- DATASET EXCERPT
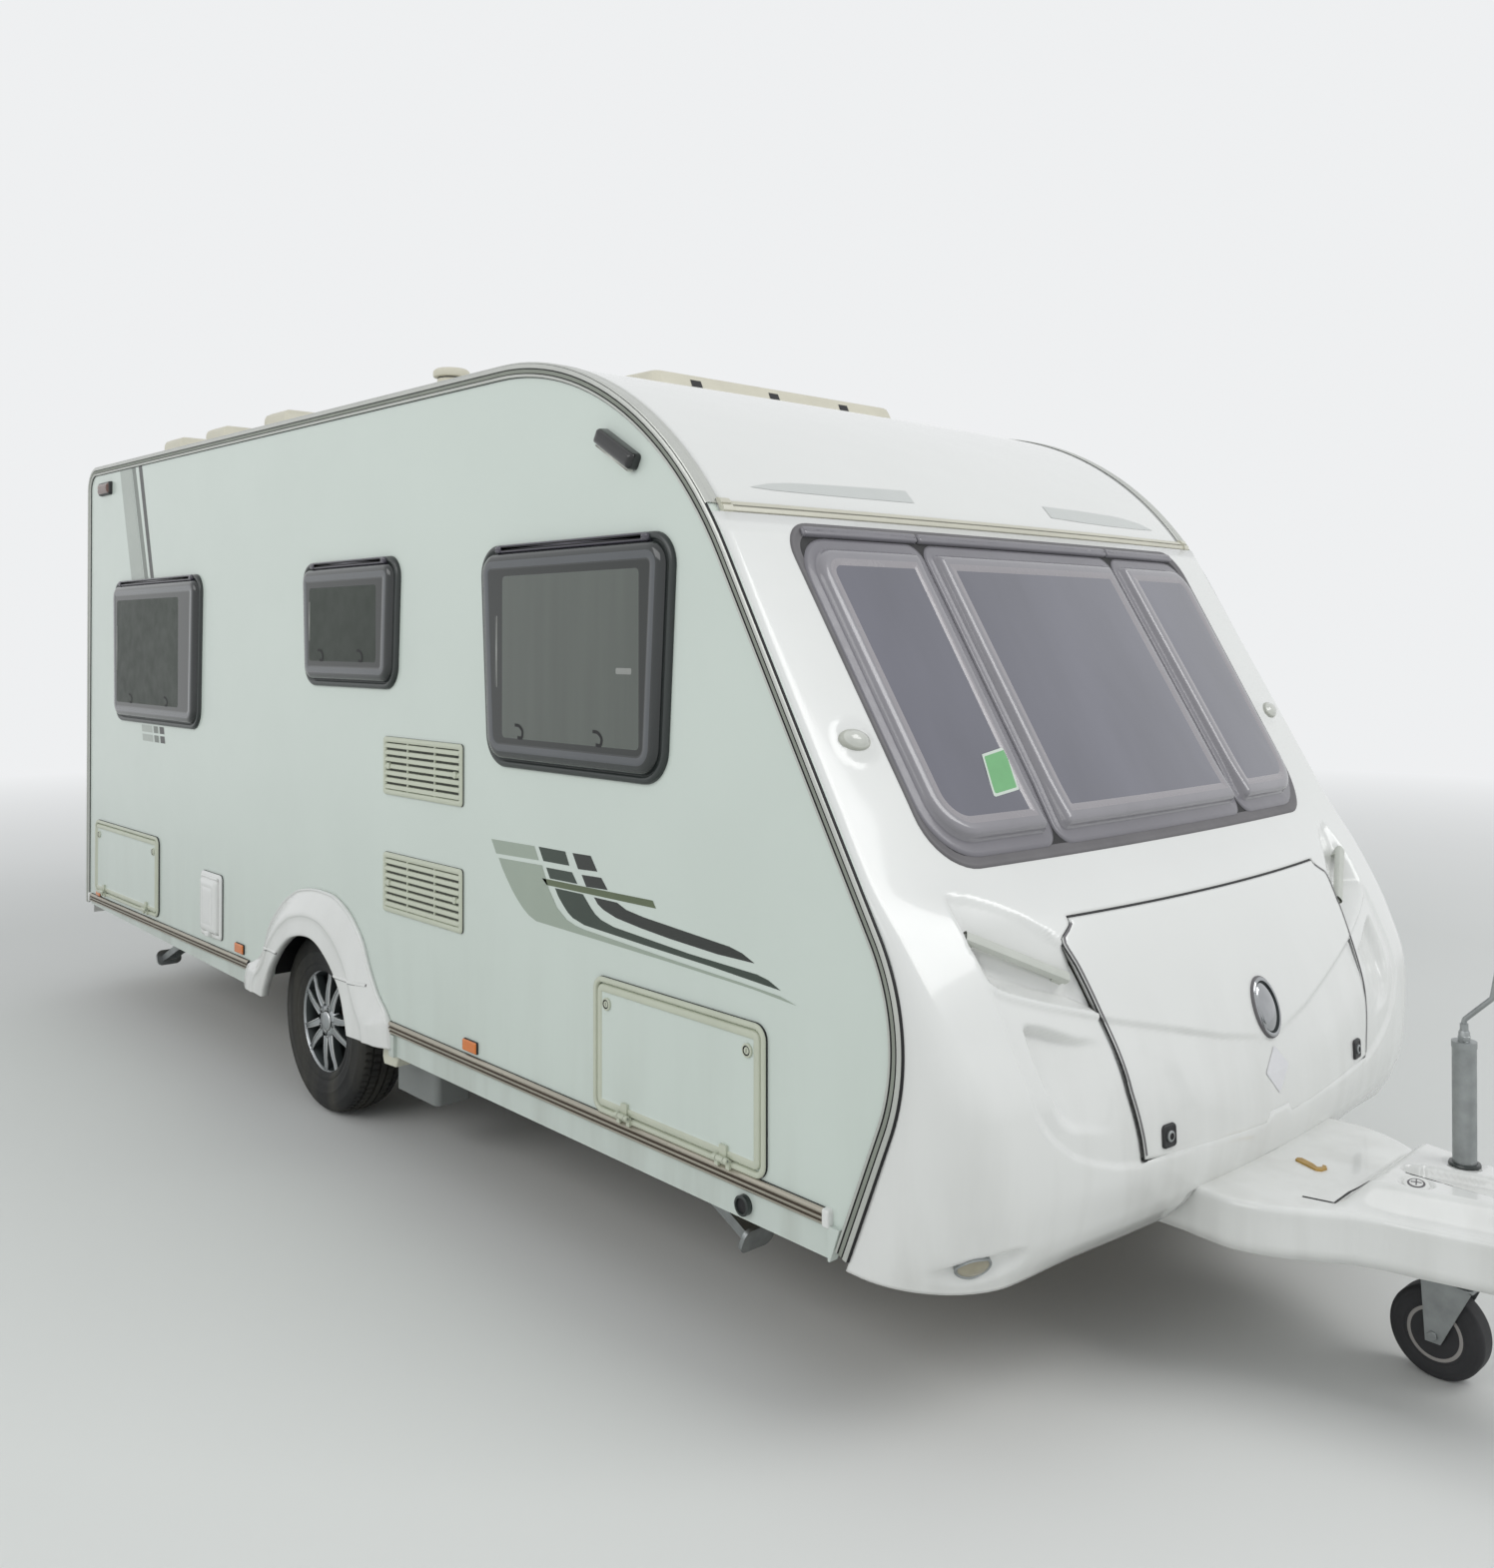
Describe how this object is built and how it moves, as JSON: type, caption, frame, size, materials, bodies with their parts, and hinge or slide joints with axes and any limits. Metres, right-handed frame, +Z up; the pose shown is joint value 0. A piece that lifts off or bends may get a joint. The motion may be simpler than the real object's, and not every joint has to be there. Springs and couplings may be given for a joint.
{
  "type": "touring caravan",
  "caption": "Single-axle touring caravan with hinged entrance door, gas locker lid, service hatches, corner steadies and a jockey wheel on its covered drawbar.",
  "frame": {"origin": "on the ground below the middle of the whole length and width", "axes": "+X forward to the coupling, +Y to the entrance door's side, +Z up"},
  "size_m": [6.724, 2.292, 2.6019],
  "materials": {
    "wall_paint": "gloss",
    "body_moulding": "gloss",
    "cream_plastic": "satin",
    "smoked_acrylic": "gloss",
    "trim_aluminium": "satin",
    "galvanised": "galvanised",
    "board": "satin",
    "black_plastic": "satin",
    "grey_plastic": "satin",
    "tyre_rubber": "matte",
    "wheel_alloy": "painted gloss",
    "drum_iron": "matte",
    "coupling_black": "satin",
    "wheel_rubber": "matte",
    "lamp_lens": "gloss",
    "red_lens": "gloss"
  },
  "bodies": {
    "caravan": {"axle_beam": "galvanised", "belly_rails": "trim_aluminium", "chassis_frame": "galvanised", "coupling_head": "coupling_black", "door_hinges": "trim_aluminium", "drawbar_cover": "cream_plastic", "edge_trims": "trim_aluminium", "floor_panel": "board", "fridge_vents": "cream_plastic", "front_panel": "body_moulding", "front_windows": "smoked_acrylic", "grab_handles": "body_moulding", "handbrake_lever": "coupling_black", "hatch_frames": "cream_plastic", "inlet_box": "cream_plastic", "jockey_tube": "galvanised", "locker_tub": "board", "marker_lamps": "lamp_lens", "rear_bumper": "body_moulding", "rear_lamps": "red_lens", "rear_panel": "body_moulding", "rear_window": "smoked_acrylic", "roof_front_cap": "body_moulding", "roof_panel": "body_moulding", "roof_vents": "cream_plastic", "rooflight": "cream_plastic", "seam_rail": "trim_aluminium", "side_skirts": "body_moulding", "side_wall_left": "wall_paint", "side_wall_right": "wall_paint", "side_windows_left": "smoked_acrylic", "side_windows_right": "smoked_acrylic", "steady_brackets": "galvanised", "suspension_arms": "galvanised", "underbody_box": "grey_plastic", "wheel_arch_spats": "body_moulding", "wheel_boxes": "black_plastic"},
    "wheel_right": {"tyre_right": "tyre_rubber", "alloy_right": "wheel_alloy", "drum_right": "drum_iron"},
    "wheel_left": {"tyre_left": "tyre_rubber", "alloy_left": "wheel_alloy", "drum_left": "drum_iron"},
    "jockey_slide": {"jockey_inner": "galvanised"},
    "jockey_castor": {"jockey_fork": "galvanised"},
    "jockey_roller": {"jockey_wheel": "wheel_rubber"},
    "lid": {"locker_lid": "body_moulding"},
    "door": {"entrance_door": "wall_paint", "door_window": "smoked_acrylic"},
    "front_hatch": {"hatch_door_front": "wall_paint"},
    "rear_hatch": {"hatch_door_rear": "wall_paint"},
    "steady_front_right": {"steady_front_right": "galvanised"},
    "steady_front_left": {"steady_front_left": "galvanised"},
    "steady_rear_right": {"steady_rear_right": "galvanised"},
    "steady_rear_left": {"steady_rear_left": "galvanised"}
  },
  "joints": [
    {"name": "wheel_right_spin", "type": "hinge", "parent": "caravan", "child": "wheel_right", "pos_m": [-0.84, -0.955, 0.325], "axis": [0, 1, 0], "continuous": true},
    {"name": "wheel_left_spin", "type": "hinge", "parent": "caravan", "child": "wheel_left", "pos_m": [-0.84, 0.955, 0.325], "axis": [0, 1, 0], "continuous": true},
    {"name": "jockey_lift", "type": "slide", "parent": "caravan", "child": "jockey_slide", "axis": [0, 0, 1], "range_m": [-0.12, 0.11]},
    {"name": "jockey_castor_swivel", "type": "hinge", "parent": "jockey_slide", "child": "jockey_castor", "pos_m": [2.618, 0.09, 0.25], "axis": [0, 0, 1], "continuous": true},
    {"name": "jockey_roll", "type": "hinge", "parent": "jockey_castor", "child": "jockey_roller", "pos_m": [2.563, 0.09, 0.105], "axis": [0, 1, 0], "continuous": true},
    {"name": "lid_hinge", "type": "hinge", "parent": "caravan", "child": "lid", "pos_m": [2.052, 0, 1.077], "axis": [0, -1, 0], "range_deg": [0, 80]},
    {"name": "door_hinge", "type": "hinge", "parent": "caravan", "child": "door", "pos_m": [0.365, 1.108, 1.349], "axis": [0, 0, -1], "range_deg": [0, 165]},
    {"name": "rear_hatch_hinge", "type": "hinge", "parent": "caravan", "child": "rear_hatch", "pos_m": [-2.735, -1.121, 0.505], "axis": [1, 0, 0], "range_deg": [0, 110]},
    {"name": "front_hatch_hinge", "type": "hinge", "parent": "caravan", "child": "front_hatch", "pos_m": [1.23, -1.121, 0.487], "axis": [1, 0, 0], "range_deg": [0, 110]},
    {"name": "steady_front_right_swing", "type": "hinge", "parent": "caravan", "child": "steady_front_right", "pos_m": [0.89, -0.88, 0.371], "axis": [0, 1, 0], "range_deg": [0, 22]},
    {"name": "steady_front_left_swing", "type": "hinge", "parent": "caravan", "child": "steady_front_left", "pos_m": [0.89, 0.88, 0.371], "axis": [0, 1, 0], "range_deg": [0, 22]},
    {"name": "steady_rear_right_swing", "type": "hinge", "parent": "caravan", "child": "steady_rear_right", "pos_m": [-2.42, -0.88, 0.371], "axis": [0, -1, 0], "range_deg": [0, 22]},
    {"name": "steady_rear_left_swing", "type": "hinge", "parent": "caravan", "child": "steady_rear_left", "pos_m": [-2.42, 0.88, 0.371], "axis": [0, -1, 0], "range_deg": [0, 22]}
  ]
}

- TASK STATEMENT
Working from the listing above, pick out every line that has "materials" and copy it.

- THE RESULT
Describe how this object is built and how it moves, as JSON: type, caption, frame, size, materials, bodies with their parts, and hinge or slide joints with axes and any limits. Metres, right-handed frame, +Z up; the pose shown is joint value 0. A piece that lifts off or bends may get a joint. The motion may be simpler than the real object's, and not every joint has to be there. Springs and couplings may be given for a joint.
  "materials": {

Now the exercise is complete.